Instruction: Keep to the lines between the one holding "front_bottom_left_casting();" and the one holding "return low, high", inclusive, and write them out exactly.
☆ ☆ ☆
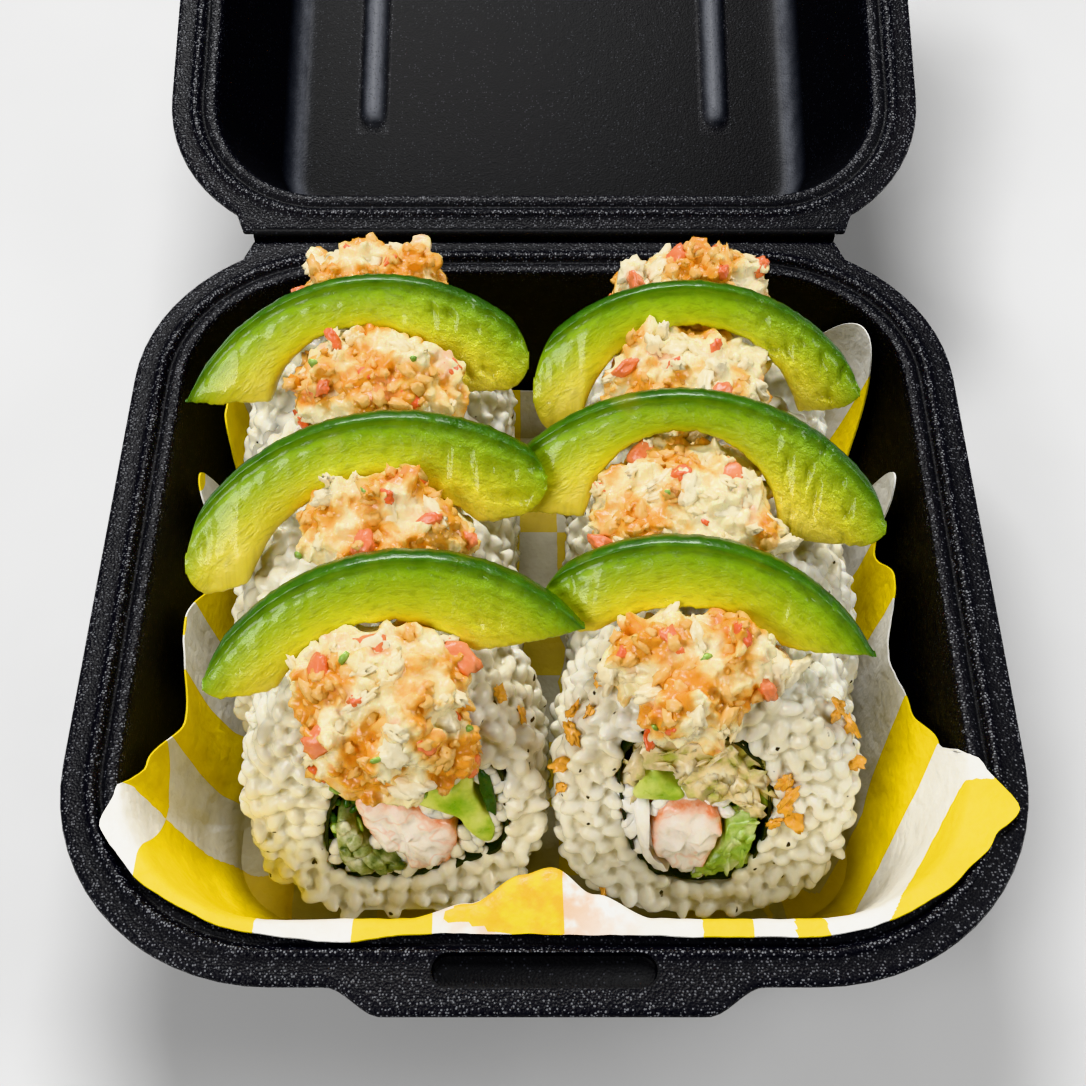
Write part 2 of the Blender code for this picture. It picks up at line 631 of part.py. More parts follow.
def chunk(name, mounds, draw, where):
    """One chopped piece, half sunk in the upper side of a mound."""
    centre, half, _ = draw.choice(mounds)
    turn = draw.uniform(0, 2 * pi)
    lift = draw.uniform(0.25, 1)
    flat = sqrt(1 - lift * lift)
    place = Vector((half[0] * flat * cos(turn), half[1] * flat * sin(turn), half[2] * lift))
    bm = bmesh.new()
    bmesh.ops.create_cube(bm, size=2)
    size = [draw.uniform(1.3, 2.6) for _ in range(3)]
    bmesh.ops.scale(bm, vec=Vector(size) * MM, verts=bm.verts)
    axis = Vector((draw.random(), draw.random(), 1))
    spin = Matrix.Rotation(draw.uniform(0, 2 * pi), 3, axis)
    bmesh.ops.rotate(bm, matrix=spin, verts=bm.verts)
    bmesh.ops.translate(bm, vec=(Vector(centre) + place * 0.97) * MM, verts=bm.verts)
    return add_object(name, finished(bm, name), where)


def keep_largest(mesh):
    """Drops every loose scrap but the largest closed body."""
    bm = bmesh.new()
    bm.from_mesh(mesh)
    left = set(bm.verts)
    bodies = []
    while left:
        body = set()
        waiting = [left.pop()]
        while waiting:
            vert = waiting.pop()
            body.add(vert)
            for edge in vert.link_edges:
                other = edge.other_vert(vert)
                if other in left:
                    left.discard(other)
                    waiting.append(other)
        bodies.append(body)
    keep = max(bodies, key=len)
    bmesh.ops.delete(bm, geom=[v for v in bm.verts if v not in keep], context="VERTS")
    bmesh.ops.dissolve_degenerate(bm, dist=0.02 * MM, edges=bm.edges)
    bmesh.ops.dissolve_limit(bm, angle_limit=radians(8), verts=bm.verts, edges=bm.edges)
    bmesh.ops.triangulate(bm, faces=bm.faces)
    bm.to_mesh(mesh)
    bm.free()


def roll_room(side, where):
    """The room that a whole row of rolls takes up, with the gap to what lies on it."""
    made = []
    for number, row_x in enumerate(ROW_X[side]):
        front = ROW_FRONT_Y + number * PIECE_PITCH
        section = roll_section(20, GRAIN_BUMP + 0.6 * MM)
        depths = (-0.5 * MM, PIECE_LENGTH + 0.5 * MM)
        loops = [[on_face(p.x, p.y, depth, row_x, front) for p in section] for depth in depths]
        name = f"roll_room_{side}_{number + 1}"
        made.append(cutter(add_object(name, finished(loft(loops), name), where)))
    return made


def boolean(obj, operation, others):
    for other in others:
        step = obj.modifiers.new(other.name, "BOOLEAN")
        step.operation = operation
        step.object = other


def make_heaps(parts, cutters, slice_room):
    rooms = {side: roll_room(side, cutters) for side in ROW_X}
    for order, (name, (first, second, count)) in enumerate(HEAPS.items()):
        draw = random.Random(40 + order)
        mounds = [shape for shape in (first, second) if shape]
        core, *more = [mound(f"mound_{name}_{k}", *m, cutters) for k, m in enumerate(mounds)]
        more += [chunk(f"chunk_{name}_{k}", mounds, draw, cutters) for k in range(count)]
        boolean(core, "UNION", more)
        boolean(core, "DIFFERENCE", rooms[name.split("_")[0]] + slice_room)
        bpy.context.view_layer.update()
        evaluated = core.evaluated_get(bpy.context.evaluated_depsgraph_get())
        mesh = bpy.data.meshes.new_from_object(evaluated)
        mesh.name = f"topping_{name}"
        keep_largest(mesh)
        add_object(mesh.name, mesh, parts, "topping")
        for used in (core, *more):
            bpy.data.objects.remove(used, do_unlink=True)


def main():
    clear_scene()
    parts = collection("takeaway_uramaki")
    cutters = collection("cutters")
    make_base(parts, cutters)
    make_lid(parts, cutters)
    make_paper(parts)
    make_rows(parts)
    slice_room = make_slices(parts, cutters)
    make_heaps(parts, cutters, slice_room)


main()
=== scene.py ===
# %% [markdown]
# An open foam takeaway box, lined with checked paper, holds two rows of uramaki: sushi
# rolled with the rice outside. Heaps of chopped topping lie on the rolls, and six
# avocado slices lie over the heaps. The solid model is loaded first, because every
# piece below takes its place from it.

# %% Load the solid model

import random
from math import cos, pi, radians, sin, sqrt

import bmesh
import bpy
import numpy as np
from mathutils import Matrix, Vector, noise
from mathutils.bvhtree import BVHTree
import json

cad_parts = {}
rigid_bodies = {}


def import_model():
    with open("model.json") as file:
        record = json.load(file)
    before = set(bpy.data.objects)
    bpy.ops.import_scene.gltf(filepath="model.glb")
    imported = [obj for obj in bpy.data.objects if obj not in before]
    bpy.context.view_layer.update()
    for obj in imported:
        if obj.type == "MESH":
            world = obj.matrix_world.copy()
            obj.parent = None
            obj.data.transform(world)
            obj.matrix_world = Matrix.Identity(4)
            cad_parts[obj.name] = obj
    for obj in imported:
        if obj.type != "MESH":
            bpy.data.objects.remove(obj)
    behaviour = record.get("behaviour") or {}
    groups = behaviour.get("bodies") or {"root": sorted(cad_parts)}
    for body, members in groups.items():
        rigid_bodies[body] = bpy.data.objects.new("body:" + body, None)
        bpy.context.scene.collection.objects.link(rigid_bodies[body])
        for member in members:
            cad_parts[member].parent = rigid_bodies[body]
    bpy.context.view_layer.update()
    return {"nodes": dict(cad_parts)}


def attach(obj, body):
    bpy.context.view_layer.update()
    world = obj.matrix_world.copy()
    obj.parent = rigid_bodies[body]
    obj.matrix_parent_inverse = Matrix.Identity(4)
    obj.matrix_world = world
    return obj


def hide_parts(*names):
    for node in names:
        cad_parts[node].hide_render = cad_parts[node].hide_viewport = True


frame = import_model()
MM = 0.001
TRAY, LID = "tray", "lid"

# %% [markdown]
# The photograph was taken from the front and above, at about 55 degrees down. A camera
# with a 55 mm lens on a square picture gives the same lines. It comes first, so that
# each piece can be looked at as soon as it is made.

# %% Camera

def place_camera():
    data = bpy.data.cameras.new("camera")
    data.sensor_width = 36
    data.lens = 54.91
    data.clip_start = 0.01
    camera = bpy.data.objects.new("camera", data)
    camera.location = (-0.00021, -0.1616, 0.2704)
    camera.rotation_euler = (radians(35.09), 0, 0)
    bpy.context.scene.collection.objects.link(camera)
    bpy.context.scene.camera = camera


place_camera()

# %% [markdown]
# A material here is a small tree of nodes. One short function adds a node, sets it up
# and joins its inputs, so each finish below reads from top to bottom. Object
# coordinates are used for all patterns: they are the real metres of the object, so a
# grain of 1 mm is written as 1 mm, and nothing slides when the view changes.

# %% Helpers for materials

def plug(tree, socket, value):
    """A socket takes a plain value, or the output of another node."""
    if isinstance(value, bpy.types.NodeSocket):
        tree.links.new(value, socket)
    else:
        socket.default_value = value


def add(tree, kind, inputs=None, **settings):
    """One node, with its settings and what goes into it."""
    node = tree.nodes.new(kind)
    for key, value in settings.items():
        setattr(node, key, value)
    for key, value in (inputs or {}).items():
        socket = node.inputs[key] if isinstance(key, int) else next(
            s for s in node.inputs if key in (s.identifier, s.name))
        plug(tree, socket, value)
    return node


def new_look(name, **values):
    """A material with one shader. Values that are the same everywhere go straight in."""
    look = bpy.data.materials.new(name)
    look.use_nodes = True
    shader = look.node_tree.nodes["Principled BSDF"]
    for key, value in values.items():
        shader.inputs[key.replace("_", " ")].default_value = value
    return look, look.node_tree, shader


def place_of(tree):
    return add(tree, "ShaderNodeTexCoord").outputs["Object"]


def specks(tree, size, detail=3, place=None, rough=0.55):
    """Cloudy noise whose patches are about size metres across, from 0 to 1."""
    inputs = {"Vector": place or place_of(tree), "Scale": 1 / size, "Detail": detail,
              "Roughness": rough}
    return add(tree, "ShaderNodeTexNoise", inputs).outputs["Fac"]


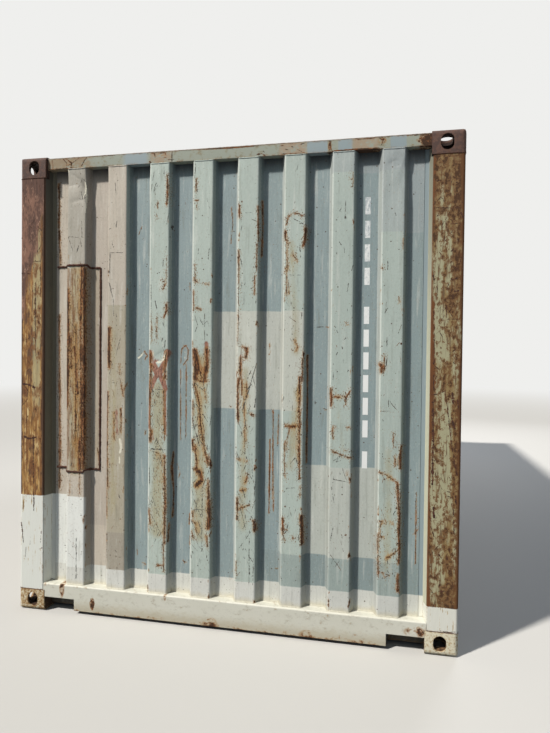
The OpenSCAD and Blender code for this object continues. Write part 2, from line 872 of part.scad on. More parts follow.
module rod_brackets() color(zinc)
    for (side = [-1, 1], x = rod_xs, z = bracket_zs())
        placed(side, 1) translate([x, half_l - rod_set, z]) rod_bracket();

// ring around a rod with a flat bar that reaches past the catch
module door_handle() linear_extrude(handle_h, center = true) difference() {
    union() {
        circle(r = rod_r + hub_t);
        translate([-hub_neck_w / 2, 0]) square([hub_neck_w, rod_set - handle_face]);
        translate([0, rod_set - handle_face - handle_t])
            square([panel_pitch + handle_over, handle_t]);
    }
    circle(r = rod_r + running_gap);
}

// the inner rod's handle points outwards, and the outer rod's points back to it
module each_handle() for (side = [-1, 1]) placed(side, 1) {
    translate([rod_xs[0], half_l - rod_set, handle_high_z]) children();
    translate([rod_xs[1], half_l - rod_set, handle_low_z]) mirror([1, 0, 0]) children();
}

module door_handles() color(zinc) each_handle() door_handle();

// foot plate with a jaw that holds the handle from below and above
module handle_catch() {
    foot_plate();
    for (s = [-1, 1])
        translate([0, rod_set - door_set, s * (handle_h + catch_t + 2 * catch_gap) / 2])
            linear_extrude(catch_t, center = true) translate([-catch_half_w, 0])
                square([2 * catch_half_w, door_set - handle_face + catch_over]);
}

module handle_catches() color(zinc) each_handle() translate([panel_pitch, 0, 0]) handle_catch();

// hinge blade, bent from the pin over the edge of the leaf, with its knuckle and pin
module hinge_blade() {
    linear_extrude(blade_h, center = true) {
        translate([pin_x, half_l - pin_set]) circle(r = knuckle_r);
        polygon(folded([
            [pin_x, half_l - blade_level],
            [jamb_x - blade_clear, half_l - blade_level],
            [leaf_outer_x - blade_edge, half_l - door_set],
            [leaf_outer_x - blade_edge - blade_in, half_l - door_set]
        ], -blade_t));
    }
    translate([pin_x, half_l - pin_set, 0])
        cylinder(r = pin_r, h = blade_h + 2 * (running_gap + lug_h), center = true);
}

module door_hinges(side) color(steel_side) placed(side, 1)
    for (z = hinge_zs()) translate([0, 0, z]) hinge_blade();

module left_door_hinges() door_hinges(-1);
module right_door_hinges() door_hinges(1);

// rubber strip all around each leaf, a little clear of it and of the frame
module door_seals() color(rubber) for (side = [-1, 1]) placed(side, 1)
    run_along(half_l - door_set - seal_back, seal_d) difference() {
        translate([running_gap, floor_z + running_gap])
            square([jamb_x - 2 * running_gap, post_top - floor_z - 2 * running_gap]);
        translate([leaf_inner_x - running_gap, leaf_z - running_gap])
            square([leaf_w + 2 * running_gap, leaf_top - leaf_z + 2 * running_gap]);
    }

// plan of a vent, which widens with the slopes of the recess that it sits in
module vent_plan(clear, depth) {
    inner = (side_pitch - side_ridge_w) / 2 - side_slope_w - clear;
    outer = inner + side_slope_w * depth / side_wave_d;
    polygon([[0, -inner], [depth, -outer], [depth, outer], [0, inner]]);
}

// slotted cover, high in the last recess before the post
module side_vent() {
    slots_h = vent_slots * vent_slot_h + (vent_slots - 1) * vent_slot_h;
    translate([half_w - side_recess_set, (side_ridge_n / 2 - 1) * side_pitch, tube_z - vent_drop - vent_h])
        difference() {
            linear_extrude(vent_h) vent_plan(vent_clear, vent_d);
            for (i = [0 : vent_slots - 1])
                translate([vent_d - vent_slot_d, 0, (vent_h - slots_h) / 2 + 2 * i * vent_slot_h])
                    linear_extrude(vent_slot_h) translate([0, -vent_slot_l / 2])
                        square([vent_slot_d + cut, vent_slot_l]);
        }
}

module side_vents() color(steel_side) {
    placed(1, 1) side_vent();
    placed(-1, -1) side_vent();
}

front_bottom_left_casting();
front_bottom_right_casting();
front_top_left_casting();
front_top_right_casting();
rear_bottom_left_casting();
rear_bottom_right_casting();
rear_top_left_casting();
rear_top_right_casting();
front_left_post();
front_right_post();
rear_left_post();
rear_right_post();
front_sill();
front_header();
door_sill();
door_header();
left_bottom_rail();
right_bottom_rail();
left_top_rail();
right_top_rail();
front_wall();
left_wall();
right_wall();
roof_panel();
front_roof_plate();
rear_roof_plate();
cross_members();
fork_pockets();
floor_boards();
left_door_frame();
right_door_frame();
left_door_panel();
right_door_panel();
left_lock_rods();
right_lock_rods();
rod_brackets();
cam_keepers();
door_handles();
handle_catches();
left_door_hinges();
right_door_hinges();
door_seals();
side_vents();
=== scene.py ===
import json
import math

import bmesh
import bpy
import numpy as np
from mathutils import Matrix, Vector


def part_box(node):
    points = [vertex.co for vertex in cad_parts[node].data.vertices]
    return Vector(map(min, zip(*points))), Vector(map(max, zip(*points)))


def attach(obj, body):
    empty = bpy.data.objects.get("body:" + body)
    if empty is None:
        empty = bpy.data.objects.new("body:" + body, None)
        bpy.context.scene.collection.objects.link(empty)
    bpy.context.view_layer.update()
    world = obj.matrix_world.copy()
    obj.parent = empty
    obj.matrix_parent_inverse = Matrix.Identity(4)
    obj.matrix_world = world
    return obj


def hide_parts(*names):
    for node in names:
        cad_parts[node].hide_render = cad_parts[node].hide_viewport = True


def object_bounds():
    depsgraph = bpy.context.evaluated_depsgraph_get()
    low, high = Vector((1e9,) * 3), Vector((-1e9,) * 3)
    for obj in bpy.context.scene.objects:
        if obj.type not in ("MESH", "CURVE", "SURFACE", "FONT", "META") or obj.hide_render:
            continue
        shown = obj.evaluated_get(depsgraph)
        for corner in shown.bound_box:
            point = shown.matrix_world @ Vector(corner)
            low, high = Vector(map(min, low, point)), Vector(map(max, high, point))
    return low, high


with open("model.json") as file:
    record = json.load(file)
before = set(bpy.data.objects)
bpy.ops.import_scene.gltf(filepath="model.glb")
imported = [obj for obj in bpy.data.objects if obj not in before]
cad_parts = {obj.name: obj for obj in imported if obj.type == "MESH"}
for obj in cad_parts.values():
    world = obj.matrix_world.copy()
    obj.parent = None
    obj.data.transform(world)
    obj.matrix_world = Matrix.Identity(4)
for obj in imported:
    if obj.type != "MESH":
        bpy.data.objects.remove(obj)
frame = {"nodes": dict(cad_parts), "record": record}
cad_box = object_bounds()

MM = 0.001
HALF_W = cad_box[1].x / MM
HALF_L = cad_box[1].y / MM
TOP = cad_box[1].z / MM


# Camera, floor and light
# The photograph was taken from head height, 2.9 m in front of the right half of the blind end, turned
# a little to the left. The floor is a plain pale studio floor, and the light a soft sun from the left.
FOCAL = 573.4          # in pixels of the 550 by 733 picture
PICTURE_H = 733
SENSOR = 36.0
CAMERA_AT = (906, -HALF_L - 2918, 1475)
YAW, PITCH, ROLL = (math.radians(a) for a in (12.05, -1.03, 0.63))

forward = Vector((-math.sin(YAW) * math.cos(PITCH), math.cos(YAW) * math.cos(PITCH), math.sin(PITCH)))
level_right = Vector((math.cos(YAW), math.sin(YAW), 0))
level_up = level_right.cross(forward)
right = math.cos(ROLL) * level_right + math.sin(ROLL) * level_up
up = math.cos(ROLL) * level_up - math.sin(ROLL) * level_right

camera = bpy.data.objects.new("camera", bpy.data.cameras.new("camera"))
camera.data.lens = FOCAL * SENSOR / PICTURE_H
camera.data.sensor_width = SENSOR
camera.data.clip_end = 200
camera.matrix_world = Matrix.Translation(Vector(CAMERA_AT) * MM) @ Matrix(
    (right, up, -forward)).transposed().to_4x4()
bpy.context.scene.collection.objects.link(camera)
bpy.context.scene.camera = camera
bpy.context.scene.view_settings.view_transform = "Standard"


def linear(code):
    """A colour from its sRGB hex code, in linear light."""
    channels = [int(code[i:i + 2], 16) / 255 for i in (1, 3, 5)]
    return [c / 12.92 if c <= 0.04045 else ((c + 0.055) / 1.055) ** 2.4 for c in channels] + [1.0]


def add_node(tree, kind, wires=None, out=0, **settings):
    """Adds one node with its settings and links, and gives back one of its outputs."""
    node = tree.nodes.new("ShaderNode" + kind)
    for name, value in settings.items():
        setattr(node, name, value)
    for socket, value in (wires or {}).items():
        if isinstance(value, bpy.types.NodeSocket):
            tree.links.new(value, node.inputs[socket])
        else:
            node.inputs[socket].default_value = linear(value) if isinstance(value, str) else value
    return node.outputs[out] if node.outputs else node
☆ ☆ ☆
Response for this exercise:
front_bottom_left_casting();
front_bottom_right_casting();
front_top_left_casting();
front_top_right_casting();
rear_bottom_left_casting();
rear_bottom_right_casting();
rear_top_left_casting();
rear_top_right_casting();
front_left_post();
front_right_post();
rear_left_post();
rear_right_post();
front_sill();
front_header();
door_sill();
door_header();
left_bottom_rail();
right_bottom_rail();
left_top_rail();
right_top_rail();
front_wall();
left_wall();
right_wall();
roof_panel();
front_roof_plate();
rear_roof_plate();
cross_members();
fork_pockets();
floor_boards();
left_door_frame();
right_door_frame();
left_door_panel();
right_door_panel();
left_lock_rods();
right_lock_rods();
rod_brackets();
cam_keepers();
door_handles();
handle_catches();
left_door_hinges();
right_door_hinges();
door_seals();
side_vents();
=== scene.py ===
import json
import math

import bmesh
import bpy
import numpy as np
from mathutils import Matrix, Vector


def part_box(node):
    points = [vertex.co for vertex in cad_parts[node].data.vertices]
    return Vector(map(min, zip(*points))), Vector(map(max, zip(*points)))


def attach(obj, body):
    empty = bpy.data.objects.get("body:" + body)
    if empty is None:
        empty = bpy.data.objects.new("body:" + body, None)
        bpy.context.scene.collection.objects.link(empty)
    bpy.context.view_layer.update()
    world = obj.matrix_world.copy()
    obj.parent = empty
    obj.matrix_parent_inverse = Matrix.Identity(4)
    obj.matrix_world = world
    return obj


def hide_parts(*names):
    for node in names:
        cad_parts[node].hide_render = cad_parts[node].hide_viewport = True


def object_bounds():
    depsgraph = bpy.context.evaluated_depsgraph_get()
    low, high = Vector((1e9,) * 3), Vector((-1e9,) * 3)
    for obj in bpy.context.scene.objects:
        if obj.type not in ("MESH", "CURVE", "SURFACE", "FONT", "META") or obj.hide_render:
            continue
        shown = obj.evaluated_get(depsgraph)
        for corner in shown.bound_box:
            point = shown.matrix_world @ Vector(corner)
            low, high = Vector(map(min, low, point)), Vector(map(max, high, point))
    return low, high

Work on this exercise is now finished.